GOAL:
Starting at the line that contains "return nodes", copy every line down to the line that contains "obj.data.transform(world)", inclusive, exactly as it stands. Omit all other lines.

::: EXCERPTED RECORDS

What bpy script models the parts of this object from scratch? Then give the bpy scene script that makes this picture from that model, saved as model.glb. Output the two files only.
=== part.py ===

::::::
::: EXCERPTED RECORDS

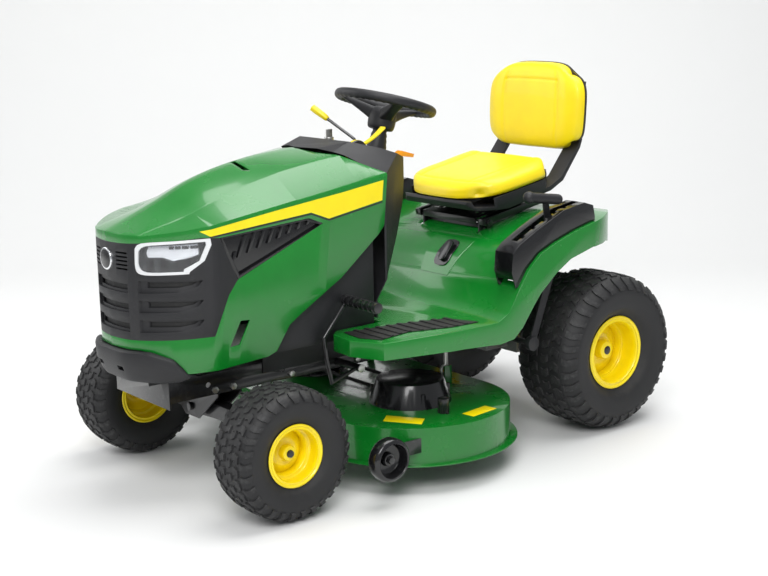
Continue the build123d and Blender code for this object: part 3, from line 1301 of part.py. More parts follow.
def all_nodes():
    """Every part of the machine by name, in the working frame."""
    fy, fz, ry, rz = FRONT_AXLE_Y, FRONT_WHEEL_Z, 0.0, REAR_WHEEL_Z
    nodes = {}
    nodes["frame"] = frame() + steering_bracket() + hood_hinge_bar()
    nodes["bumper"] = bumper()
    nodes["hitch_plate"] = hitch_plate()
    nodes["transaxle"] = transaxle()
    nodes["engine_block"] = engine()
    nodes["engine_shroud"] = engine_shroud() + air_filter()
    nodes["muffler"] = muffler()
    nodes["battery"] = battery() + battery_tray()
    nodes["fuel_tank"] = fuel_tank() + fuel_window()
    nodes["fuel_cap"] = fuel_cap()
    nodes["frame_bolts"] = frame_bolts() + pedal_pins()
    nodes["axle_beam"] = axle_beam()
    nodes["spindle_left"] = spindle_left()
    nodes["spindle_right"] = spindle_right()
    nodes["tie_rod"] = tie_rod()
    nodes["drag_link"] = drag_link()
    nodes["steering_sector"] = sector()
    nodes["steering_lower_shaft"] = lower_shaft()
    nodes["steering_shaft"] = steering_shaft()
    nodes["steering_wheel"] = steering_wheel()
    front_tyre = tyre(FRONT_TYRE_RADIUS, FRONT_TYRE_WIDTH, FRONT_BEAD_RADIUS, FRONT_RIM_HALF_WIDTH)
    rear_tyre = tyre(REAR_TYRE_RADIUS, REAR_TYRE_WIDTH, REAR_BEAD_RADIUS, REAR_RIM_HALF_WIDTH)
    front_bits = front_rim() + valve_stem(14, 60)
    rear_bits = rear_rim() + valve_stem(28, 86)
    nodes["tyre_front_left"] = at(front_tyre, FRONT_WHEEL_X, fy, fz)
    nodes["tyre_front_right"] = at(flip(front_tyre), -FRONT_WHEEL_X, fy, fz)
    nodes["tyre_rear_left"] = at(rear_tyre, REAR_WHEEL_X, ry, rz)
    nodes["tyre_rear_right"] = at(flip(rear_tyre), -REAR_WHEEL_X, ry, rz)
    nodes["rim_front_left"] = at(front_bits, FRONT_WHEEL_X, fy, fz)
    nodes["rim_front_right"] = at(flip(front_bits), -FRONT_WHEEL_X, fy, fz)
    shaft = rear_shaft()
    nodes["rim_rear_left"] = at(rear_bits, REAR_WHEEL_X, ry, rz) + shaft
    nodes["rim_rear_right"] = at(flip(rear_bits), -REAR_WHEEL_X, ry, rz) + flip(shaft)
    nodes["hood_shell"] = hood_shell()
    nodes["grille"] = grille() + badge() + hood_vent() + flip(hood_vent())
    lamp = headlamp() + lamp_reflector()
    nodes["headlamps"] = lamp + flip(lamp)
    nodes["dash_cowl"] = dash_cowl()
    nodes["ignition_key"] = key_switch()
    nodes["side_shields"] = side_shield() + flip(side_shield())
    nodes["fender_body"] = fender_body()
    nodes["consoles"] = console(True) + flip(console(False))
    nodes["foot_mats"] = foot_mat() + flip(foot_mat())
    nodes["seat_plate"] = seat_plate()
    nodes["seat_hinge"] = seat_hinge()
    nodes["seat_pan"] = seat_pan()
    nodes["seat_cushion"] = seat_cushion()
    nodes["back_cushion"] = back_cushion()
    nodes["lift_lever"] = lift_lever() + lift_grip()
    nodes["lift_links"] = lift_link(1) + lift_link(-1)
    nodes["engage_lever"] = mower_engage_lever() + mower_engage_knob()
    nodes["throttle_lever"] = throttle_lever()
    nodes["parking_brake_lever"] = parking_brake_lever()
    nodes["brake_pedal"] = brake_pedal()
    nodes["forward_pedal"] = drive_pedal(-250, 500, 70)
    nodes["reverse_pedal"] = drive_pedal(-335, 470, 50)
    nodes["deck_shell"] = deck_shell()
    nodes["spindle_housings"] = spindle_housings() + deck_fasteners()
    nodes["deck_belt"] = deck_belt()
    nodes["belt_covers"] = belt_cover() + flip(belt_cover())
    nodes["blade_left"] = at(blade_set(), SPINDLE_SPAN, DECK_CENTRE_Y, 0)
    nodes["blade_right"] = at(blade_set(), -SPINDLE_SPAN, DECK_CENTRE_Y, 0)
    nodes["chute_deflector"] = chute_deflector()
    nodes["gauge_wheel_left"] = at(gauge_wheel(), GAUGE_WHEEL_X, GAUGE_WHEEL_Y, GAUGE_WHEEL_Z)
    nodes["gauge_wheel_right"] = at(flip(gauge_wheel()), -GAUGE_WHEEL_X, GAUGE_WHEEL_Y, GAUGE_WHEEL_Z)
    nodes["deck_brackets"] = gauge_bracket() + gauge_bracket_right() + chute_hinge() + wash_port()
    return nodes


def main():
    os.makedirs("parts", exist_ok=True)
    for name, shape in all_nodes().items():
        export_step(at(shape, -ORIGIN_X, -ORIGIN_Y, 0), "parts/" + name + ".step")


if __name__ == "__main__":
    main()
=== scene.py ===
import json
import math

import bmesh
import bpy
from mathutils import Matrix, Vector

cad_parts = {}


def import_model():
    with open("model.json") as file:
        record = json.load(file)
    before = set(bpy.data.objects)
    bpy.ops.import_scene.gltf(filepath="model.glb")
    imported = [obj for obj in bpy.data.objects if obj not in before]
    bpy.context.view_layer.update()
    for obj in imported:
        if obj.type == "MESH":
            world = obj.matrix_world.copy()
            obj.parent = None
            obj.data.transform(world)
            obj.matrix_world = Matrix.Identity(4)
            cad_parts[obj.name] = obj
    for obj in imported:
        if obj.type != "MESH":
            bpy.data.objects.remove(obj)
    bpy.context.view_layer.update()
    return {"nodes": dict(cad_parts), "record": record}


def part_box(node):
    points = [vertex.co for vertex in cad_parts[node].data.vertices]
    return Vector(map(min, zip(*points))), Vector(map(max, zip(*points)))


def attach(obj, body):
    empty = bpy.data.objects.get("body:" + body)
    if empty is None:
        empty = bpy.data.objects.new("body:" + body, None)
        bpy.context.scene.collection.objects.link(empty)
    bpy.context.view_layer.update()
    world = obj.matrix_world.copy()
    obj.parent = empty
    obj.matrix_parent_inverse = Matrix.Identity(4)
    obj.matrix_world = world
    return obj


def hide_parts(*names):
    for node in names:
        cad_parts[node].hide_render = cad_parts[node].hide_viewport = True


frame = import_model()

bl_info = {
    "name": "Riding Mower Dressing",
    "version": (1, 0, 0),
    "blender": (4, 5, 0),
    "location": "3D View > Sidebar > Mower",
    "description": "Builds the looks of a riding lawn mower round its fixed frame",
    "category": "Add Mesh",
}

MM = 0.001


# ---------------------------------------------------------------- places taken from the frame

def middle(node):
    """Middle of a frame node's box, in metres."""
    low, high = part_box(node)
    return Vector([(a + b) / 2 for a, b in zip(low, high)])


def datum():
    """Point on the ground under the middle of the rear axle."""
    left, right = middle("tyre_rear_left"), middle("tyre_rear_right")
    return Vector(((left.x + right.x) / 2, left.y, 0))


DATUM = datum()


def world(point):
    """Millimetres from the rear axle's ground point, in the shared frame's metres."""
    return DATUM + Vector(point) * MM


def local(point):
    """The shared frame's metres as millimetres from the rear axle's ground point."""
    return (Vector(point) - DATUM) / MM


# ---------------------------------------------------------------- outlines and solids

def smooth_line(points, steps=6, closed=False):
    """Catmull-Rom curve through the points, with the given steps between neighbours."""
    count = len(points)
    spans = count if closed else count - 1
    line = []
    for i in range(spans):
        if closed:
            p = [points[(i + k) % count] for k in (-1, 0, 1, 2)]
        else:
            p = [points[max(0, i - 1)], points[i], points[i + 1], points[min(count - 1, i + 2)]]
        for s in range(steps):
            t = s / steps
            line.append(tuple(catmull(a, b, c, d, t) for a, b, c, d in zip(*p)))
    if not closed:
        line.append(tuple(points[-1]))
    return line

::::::

FINAL ANSWER:
    return nodes


def main():
    os.makedirs("parts", exist_ok=True)
    for name, shape in all_nodes().items():
        export_step(at(shape, -ORIGIN_X, -ORIGIN_Y, 0), "parts/" + name + ".step")


if __name__ == "__main__":
    main()
=== scene.py ===
import json
import math

import bmesh
import bpy
from mathutils import Matrix, Vector

cad_parts = {}


def import_model():
    with open("model.json") as file:
        record = json.load(file)
    before = set(bpy.data.objects)
    bpy.ops.import_scene.gltf(filepath="model.glb")
    imported = [obj for obj in bpy.data.objects if obj not in before]
    bpy.context.view_layer.update()
    for obj in imported:
        if obj.type == "MESH":
            world = obj.matrix_world.copy()
            obj.parent = None
            obj.data.transform(world)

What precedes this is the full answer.